*Given exercise*: Lines containing the string "scene" are to be counted; report the number and nothing more.

*Data excerpt*:
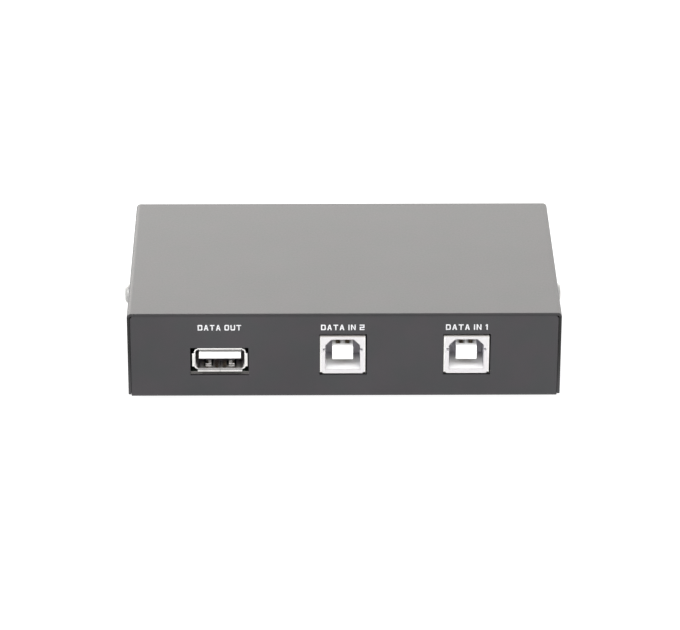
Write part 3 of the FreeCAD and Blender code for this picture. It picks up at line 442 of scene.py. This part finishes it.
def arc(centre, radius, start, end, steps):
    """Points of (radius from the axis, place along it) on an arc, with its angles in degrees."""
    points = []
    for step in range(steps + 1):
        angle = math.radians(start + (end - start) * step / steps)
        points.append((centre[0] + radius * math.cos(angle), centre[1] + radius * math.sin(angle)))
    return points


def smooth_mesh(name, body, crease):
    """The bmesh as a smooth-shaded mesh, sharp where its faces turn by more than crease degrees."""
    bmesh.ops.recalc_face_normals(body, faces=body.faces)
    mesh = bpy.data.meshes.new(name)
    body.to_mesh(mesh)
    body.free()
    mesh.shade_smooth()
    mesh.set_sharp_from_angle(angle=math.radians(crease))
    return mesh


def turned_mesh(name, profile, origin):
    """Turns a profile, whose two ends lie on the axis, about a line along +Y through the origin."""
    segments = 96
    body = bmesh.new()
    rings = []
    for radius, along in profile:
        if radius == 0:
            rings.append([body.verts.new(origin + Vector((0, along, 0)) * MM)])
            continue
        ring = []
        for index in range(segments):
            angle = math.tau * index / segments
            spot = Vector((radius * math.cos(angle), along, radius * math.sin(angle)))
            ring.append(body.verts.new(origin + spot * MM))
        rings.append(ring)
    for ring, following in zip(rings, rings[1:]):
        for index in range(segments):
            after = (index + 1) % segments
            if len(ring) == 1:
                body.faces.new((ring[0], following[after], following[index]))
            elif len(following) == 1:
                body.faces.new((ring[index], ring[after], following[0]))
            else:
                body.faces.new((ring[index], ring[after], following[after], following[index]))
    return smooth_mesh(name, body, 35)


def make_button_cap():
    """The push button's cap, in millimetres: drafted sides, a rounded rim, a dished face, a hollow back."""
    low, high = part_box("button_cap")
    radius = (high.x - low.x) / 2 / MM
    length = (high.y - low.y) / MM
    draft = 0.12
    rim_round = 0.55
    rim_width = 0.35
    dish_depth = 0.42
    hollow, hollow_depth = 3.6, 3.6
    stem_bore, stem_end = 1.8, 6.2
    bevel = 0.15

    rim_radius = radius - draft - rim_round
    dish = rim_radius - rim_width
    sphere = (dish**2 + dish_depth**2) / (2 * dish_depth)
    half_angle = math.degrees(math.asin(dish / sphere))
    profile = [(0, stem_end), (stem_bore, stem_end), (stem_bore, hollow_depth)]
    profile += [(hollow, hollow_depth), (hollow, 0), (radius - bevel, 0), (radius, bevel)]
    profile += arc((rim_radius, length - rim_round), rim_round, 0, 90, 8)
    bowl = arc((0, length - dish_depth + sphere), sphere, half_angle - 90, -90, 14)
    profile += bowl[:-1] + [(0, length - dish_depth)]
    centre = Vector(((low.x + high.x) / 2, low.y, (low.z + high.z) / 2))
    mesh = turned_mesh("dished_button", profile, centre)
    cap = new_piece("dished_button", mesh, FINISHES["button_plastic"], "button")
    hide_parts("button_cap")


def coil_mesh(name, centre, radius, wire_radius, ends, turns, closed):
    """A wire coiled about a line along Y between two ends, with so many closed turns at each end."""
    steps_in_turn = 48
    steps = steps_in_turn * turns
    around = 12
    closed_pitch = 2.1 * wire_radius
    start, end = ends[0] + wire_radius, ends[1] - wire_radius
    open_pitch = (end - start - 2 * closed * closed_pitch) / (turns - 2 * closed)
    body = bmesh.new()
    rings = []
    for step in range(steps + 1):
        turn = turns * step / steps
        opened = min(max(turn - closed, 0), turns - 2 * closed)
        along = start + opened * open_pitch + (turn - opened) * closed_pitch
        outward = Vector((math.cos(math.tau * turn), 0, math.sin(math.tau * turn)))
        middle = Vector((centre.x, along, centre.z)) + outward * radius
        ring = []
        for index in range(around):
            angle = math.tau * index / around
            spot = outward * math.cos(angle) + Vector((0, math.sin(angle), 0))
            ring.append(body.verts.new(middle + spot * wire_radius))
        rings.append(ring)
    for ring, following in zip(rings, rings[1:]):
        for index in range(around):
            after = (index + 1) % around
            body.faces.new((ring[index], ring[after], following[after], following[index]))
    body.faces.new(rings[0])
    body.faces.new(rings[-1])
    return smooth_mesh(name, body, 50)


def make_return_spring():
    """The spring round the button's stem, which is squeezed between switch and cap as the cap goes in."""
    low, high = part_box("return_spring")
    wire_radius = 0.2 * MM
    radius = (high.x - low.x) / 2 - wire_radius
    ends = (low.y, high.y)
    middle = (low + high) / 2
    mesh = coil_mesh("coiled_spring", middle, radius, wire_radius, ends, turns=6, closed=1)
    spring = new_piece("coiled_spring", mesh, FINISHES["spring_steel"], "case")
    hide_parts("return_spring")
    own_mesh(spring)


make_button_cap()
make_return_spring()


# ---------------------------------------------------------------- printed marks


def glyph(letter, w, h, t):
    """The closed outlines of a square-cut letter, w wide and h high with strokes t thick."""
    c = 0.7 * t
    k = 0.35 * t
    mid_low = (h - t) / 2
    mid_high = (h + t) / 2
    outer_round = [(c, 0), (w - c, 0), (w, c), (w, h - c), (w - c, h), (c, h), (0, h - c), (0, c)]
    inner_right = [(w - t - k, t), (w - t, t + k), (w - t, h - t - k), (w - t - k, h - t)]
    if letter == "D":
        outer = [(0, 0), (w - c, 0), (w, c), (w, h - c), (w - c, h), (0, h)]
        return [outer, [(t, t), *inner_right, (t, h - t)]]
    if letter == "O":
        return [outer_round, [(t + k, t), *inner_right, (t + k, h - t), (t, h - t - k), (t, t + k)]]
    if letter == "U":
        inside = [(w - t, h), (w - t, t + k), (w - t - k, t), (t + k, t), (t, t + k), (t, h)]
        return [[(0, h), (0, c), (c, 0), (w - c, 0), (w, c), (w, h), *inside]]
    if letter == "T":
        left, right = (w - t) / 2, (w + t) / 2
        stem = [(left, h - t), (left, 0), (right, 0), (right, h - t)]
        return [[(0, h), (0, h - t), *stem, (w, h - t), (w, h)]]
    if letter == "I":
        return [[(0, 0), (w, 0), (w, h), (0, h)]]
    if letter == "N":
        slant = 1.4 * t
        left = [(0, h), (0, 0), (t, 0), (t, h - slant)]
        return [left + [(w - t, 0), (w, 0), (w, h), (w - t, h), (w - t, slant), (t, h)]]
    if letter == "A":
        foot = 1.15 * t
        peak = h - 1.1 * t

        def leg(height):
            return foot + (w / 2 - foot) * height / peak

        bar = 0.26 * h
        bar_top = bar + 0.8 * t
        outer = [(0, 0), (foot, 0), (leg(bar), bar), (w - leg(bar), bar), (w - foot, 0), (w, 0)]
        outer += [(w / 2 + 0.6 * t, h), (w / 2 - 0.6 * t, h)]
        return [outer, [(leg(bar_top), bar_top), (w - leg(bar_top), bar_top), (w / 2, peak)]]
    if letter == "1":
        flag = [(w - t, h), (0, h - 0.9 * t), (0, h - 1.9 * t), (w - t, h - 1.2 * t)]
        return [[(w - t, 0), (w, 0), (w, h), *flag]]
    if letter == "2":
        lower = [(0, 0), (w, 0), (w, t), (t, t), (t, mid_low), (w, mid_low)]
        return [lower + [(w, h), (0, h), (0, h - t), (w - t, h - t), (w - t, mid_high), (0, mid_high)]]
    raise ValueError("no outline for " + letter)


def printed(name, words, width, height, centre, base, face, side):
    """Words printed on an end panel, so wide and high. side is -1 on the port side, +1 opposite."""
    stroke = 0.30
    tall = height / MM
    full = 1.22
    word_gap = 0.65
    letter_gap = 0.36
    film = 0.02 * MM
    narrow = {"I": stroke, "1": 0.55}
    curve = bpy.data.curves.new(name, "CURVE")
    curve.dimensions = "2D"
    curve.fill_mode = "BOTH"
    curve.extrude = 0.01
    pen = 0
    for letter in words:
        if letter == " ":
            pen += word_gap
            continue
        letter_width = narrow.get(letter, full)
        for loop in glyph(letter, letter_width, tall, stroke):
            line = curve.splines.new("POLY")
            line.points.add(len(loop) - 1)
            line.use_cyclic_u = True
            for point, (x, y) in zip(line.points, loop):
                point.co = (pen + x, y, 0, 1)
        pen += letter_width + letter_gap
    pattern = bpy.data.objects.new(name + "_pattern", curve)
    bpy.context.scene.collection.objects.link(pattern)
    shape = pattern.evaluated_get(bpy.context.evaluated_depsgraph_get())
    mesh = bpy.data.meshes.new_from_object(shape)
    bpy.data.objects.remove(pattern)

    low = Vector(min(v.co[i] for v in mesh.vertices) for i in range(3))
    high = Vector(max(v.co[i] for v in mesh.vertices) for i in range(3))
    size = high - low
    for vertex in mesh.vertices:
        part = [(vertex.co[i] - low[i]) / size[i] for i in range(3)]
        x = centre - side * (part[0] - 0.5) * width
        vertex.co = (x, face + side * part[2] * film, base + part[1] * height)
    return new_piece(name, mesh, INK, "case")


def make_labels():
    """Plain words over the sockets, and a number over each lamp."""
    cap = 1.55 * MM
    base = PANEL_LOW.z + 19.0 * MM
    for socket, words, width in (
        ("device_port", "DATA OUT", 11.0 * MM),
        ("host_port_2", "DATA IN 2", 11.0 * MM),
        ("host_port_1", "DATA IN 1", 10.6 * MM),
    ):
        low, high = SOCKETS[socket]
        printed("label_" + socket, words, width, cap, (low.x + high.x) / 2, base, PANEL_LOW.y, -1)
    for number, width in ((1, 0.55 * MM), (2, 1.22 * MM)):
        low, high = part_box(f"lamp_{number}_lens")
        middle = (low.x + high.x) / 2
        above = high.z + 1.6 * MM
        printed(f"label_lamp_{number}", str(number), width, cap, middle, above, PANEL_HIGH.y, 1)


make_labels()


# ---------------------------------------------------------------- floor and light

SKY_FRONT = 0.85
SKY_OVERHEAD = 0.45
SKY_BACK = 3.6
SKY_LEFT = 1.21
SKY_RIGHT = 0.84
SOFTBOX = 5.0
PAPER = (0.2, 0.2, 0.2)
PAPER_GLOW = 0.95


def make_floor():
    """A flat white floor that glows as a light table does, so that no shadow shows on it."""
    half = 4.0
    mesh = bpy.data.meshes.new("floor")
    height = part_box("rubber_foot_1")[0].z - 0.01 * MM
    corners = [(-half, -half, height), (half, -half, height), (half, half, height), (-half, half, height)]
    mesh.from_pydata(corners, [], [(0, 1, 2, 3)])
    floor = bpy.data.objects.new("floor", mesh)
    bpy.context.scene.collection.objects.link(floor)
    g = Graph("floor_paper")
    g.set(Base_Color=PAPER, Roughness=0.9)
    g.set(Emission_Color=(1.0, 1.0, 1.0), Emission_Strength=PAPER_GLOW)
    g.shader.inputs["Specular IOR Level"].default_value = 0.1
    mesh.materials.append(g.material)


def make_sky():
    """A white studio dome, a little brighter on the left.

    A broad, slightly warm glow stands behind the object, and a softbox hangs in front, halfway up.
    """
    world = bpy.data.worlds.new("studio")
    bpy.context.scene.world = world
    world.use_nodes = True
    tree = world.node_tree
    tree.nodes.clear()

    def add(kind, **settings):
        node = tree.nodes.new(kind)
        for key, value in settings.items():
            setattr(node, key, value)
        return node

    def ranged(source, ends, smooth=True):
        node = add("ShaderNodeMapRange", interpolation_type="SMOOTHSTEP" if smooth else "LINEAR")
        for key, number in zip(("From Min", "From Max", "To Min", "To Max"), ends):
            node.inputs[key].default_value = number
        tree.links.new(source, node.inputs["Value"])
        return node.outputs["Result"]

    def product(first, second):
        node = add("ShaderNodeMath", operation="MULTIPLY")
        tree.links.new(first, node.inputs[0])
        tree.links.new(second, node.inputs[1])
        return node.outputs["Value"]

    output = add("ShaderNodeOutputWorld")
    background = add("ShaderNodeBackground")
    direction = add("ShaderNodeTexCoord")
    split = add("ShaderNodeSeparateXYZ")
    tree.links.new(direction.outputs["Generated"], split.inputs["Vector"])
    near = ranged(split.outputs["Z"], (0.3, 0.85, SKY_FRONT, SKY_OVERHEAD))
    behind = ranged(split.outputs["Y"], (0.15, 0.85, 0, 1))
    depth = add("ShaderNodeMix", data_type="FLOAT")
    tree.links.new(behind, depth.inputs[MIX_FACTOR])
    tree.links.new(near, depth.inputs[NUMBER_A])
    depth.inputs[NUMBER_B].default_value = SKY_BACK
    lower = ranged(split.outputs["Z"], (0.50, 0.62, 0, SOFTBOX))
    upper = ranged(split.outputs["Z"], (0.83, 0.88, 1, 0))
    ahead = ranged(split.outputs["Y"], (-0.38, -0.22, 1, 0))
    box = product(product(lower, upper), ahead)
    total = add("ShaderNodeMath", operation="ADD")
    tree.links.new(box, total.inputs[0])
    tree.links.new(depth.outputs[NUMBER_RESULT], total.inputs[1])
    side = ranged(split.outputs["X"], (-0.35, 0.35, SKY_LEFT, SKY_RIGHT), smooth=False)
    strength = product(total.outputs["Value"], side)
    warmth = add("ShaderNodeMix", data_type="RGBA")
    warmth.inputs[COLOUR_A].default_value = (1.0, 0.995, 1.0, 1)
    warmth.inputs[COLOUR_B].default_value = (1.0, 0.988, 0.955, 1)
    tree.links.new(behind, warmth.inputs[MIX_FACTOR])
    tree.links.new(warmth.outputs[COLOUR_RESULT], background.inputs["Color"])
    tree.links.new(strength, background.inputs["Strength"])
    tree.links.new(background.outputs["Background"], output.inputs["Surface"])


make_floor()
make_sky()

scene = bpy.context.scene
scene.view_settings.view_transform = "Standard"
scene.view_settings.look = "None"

*Full solution*: 7